In the playoffs, Antetokounmpo figures to play far more than the 30.9 minutes per game he’s averaging during the regular season. That makes it imperative for opposing teams to resoundingly win the few minutes that he’s off the floor.
The Los Angeles Clippers lurk as the biggest threat in that regard. After acquiring Marcus Morris Sr. at the trade deadline and adding Reggie Jackson in the buyout market, the Clippers go a legitimate 10 deep. Kawhi Leonard and Paul George can take turns attempting to harass Antetokounmpo while Morris, reigning Sixth Man of the Year Lou Williams and Montrezl Harrell shoulder a complementary scoring load.
However, no team has the pieces to exploit all of the Bucks’ weaknesses.
The Clippers have the requisite depth, but their lack of interior size could prove fatal against the supersized Bucks.
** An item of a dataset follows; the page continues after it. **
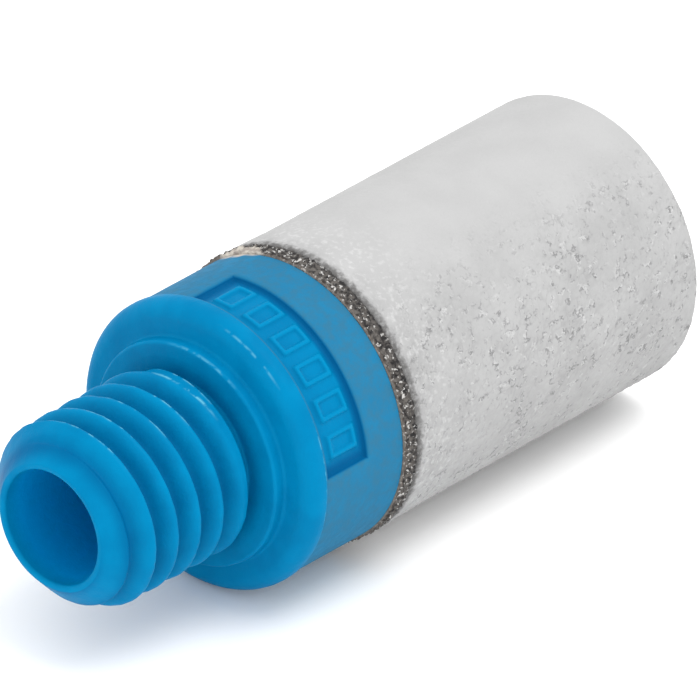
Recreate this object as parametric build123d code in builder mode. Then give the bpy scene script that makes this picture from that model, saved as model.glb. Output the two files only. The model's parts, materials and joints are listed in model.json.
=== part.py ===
"""Compact pneumatic exhaust muffler with an M5 port thread.

A moulded threaded body holds a hollow, sintered plastic cup. Air enters the bore of the thread,
fills the chamber inside the cup and seeps out through the cup's porous wall. The body is made as
two solids that meet at the foot of the thread, so that each has a simple shape.

Frame: the muffler lies with its axis along X. The origin is the centre of the sealing face, the
front face of the boss that meets the port. The thread points towards -X and the closed end of
the cup towards +X. Z is up. Lengths are in millimetres and angles in degrees.
"""
from build123d import *
from math import degrees, radians, tan
import os

# Port thread: M5 x 0.8, right-hand, its crest a little under the nominal 5 mm as moulded threads are
thread_crest_radius = 2.475
thread_pitch = 0.8
thread_depth = 0.44
thread_crest_width = 0.14
thread_flank_angle = 30
thread_root_round = 0.08
thread_length = 4.8
thread_phase = 0.51          # where the groove crosses the top, as a share of a pitch past the tip
neck_length = 0.2            # plain neck between the last turn and the boss
neck_round = 0.1
lead_in_round = 0.12

# Bore and the lip around its mouth
bore_radius = 1.5
lip_radius = 1.66
lip_round = 0.06

# Boss: the raised ring that seals on the port
boss_radius = 2.94
boss_height = 0.35
boss_round = 0.1
boss_relief_radius = 2.56    # the face falls away towards the stem, so that only a ring seals
boss_relief_depth = 0.04

# Collar
collar_radius = 3.76
collar_length = 3.36         # from the foot of the boss to the joint with the cup
shoulder_round = 0.45        # big round on the collar's front edge
rim_height = 0.05            # the round ends in a low rim, proud of the collar
rim_width = 0.1
collar_edge_round = 0.03     # at the joint with the cup

# Shallow pocket in the collar, holding a row of blank raised frames
pocket_start = 1.01          # from the sealing face
pocket_length = 1.43
pocket_depth = 0.13
pocket_sweep = 95            # round the axis
pocket_centre = 127.4        # round the axis, from +Y towards +Z
frame_count = 6
frame_height = 0.07
frame_line = 0.13            # width of the raised line
frame_length = 0.95          # along the axis
frame_sweep = 9.5            # round the axis
frame_spacing = 14.6         # round the axis, centre to centre

# Spigot: the tube of the body that the cup is pressed over
spigot_radius = 2.5
spigot_length = 2.8
spigot_rib_count = 2
spigot_rib_width = 0.45
spigot_rib_spacing = 1.0
spigot_relief = 0.12         # how far the spigot lies below its ribs
spigot_round = 0.1
chamber_mouth_radius = 1.9   # the bore widens inside the spigot
mouth_flare_length = 0.6

# Porous cup
cup_radius = 3.8
cup_length = 10.94           # from the collar to the closed end
cup_end_wall = 1.9
cup_edge_round = 0.3
cup_corner_round = 0.6       # inside, at the closed end
flare_height = 0.08          # the cup spreads a little where it was pressed on
flare_length = 2.6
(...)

The Sixers have the size, but Simmons and Embiid are out for an undetermined period of time. The Rockets have the shooting, but their small-ball lineup has little chance against Antetokounmpo defensively. The Lakers have the size and top-end talent, but their depth leaves much to be desired. And the Celtics might get annihilated in the paint if Daniel Theis gets into foul trouble.
The Raptors have perhaps the best combination size, depth and shooting needed to topple the Bucks in a playoff series. But Leonard now in L.A., they may lack the go-to, crunch-time scorer they’d need late in a close game. (Unless Fred VanVleet gets the baby bump again, that is.)
It won’t be easy for any team to win a playoff series against a Bucks team that has yet to lose two straight games all year. The Bucks are all but certain to have home-court advantage throughout the playoffs, and Antetokounmpo could become the first player since Shaquille O’Neal (in 2001!) to drop a 40-20 game in the postseason.
However, the 2015-16 Warriors are living proof that regular-season dominance doesn’t guarantee a championship. It may take an unlucky confluence of events to knock off the Bucks, but teams will have a pathway to thwart their title hopes.
Unless otherwise noted, all stats via NBA.com or Basketball-Reference. All salary information via Early Bird Rights.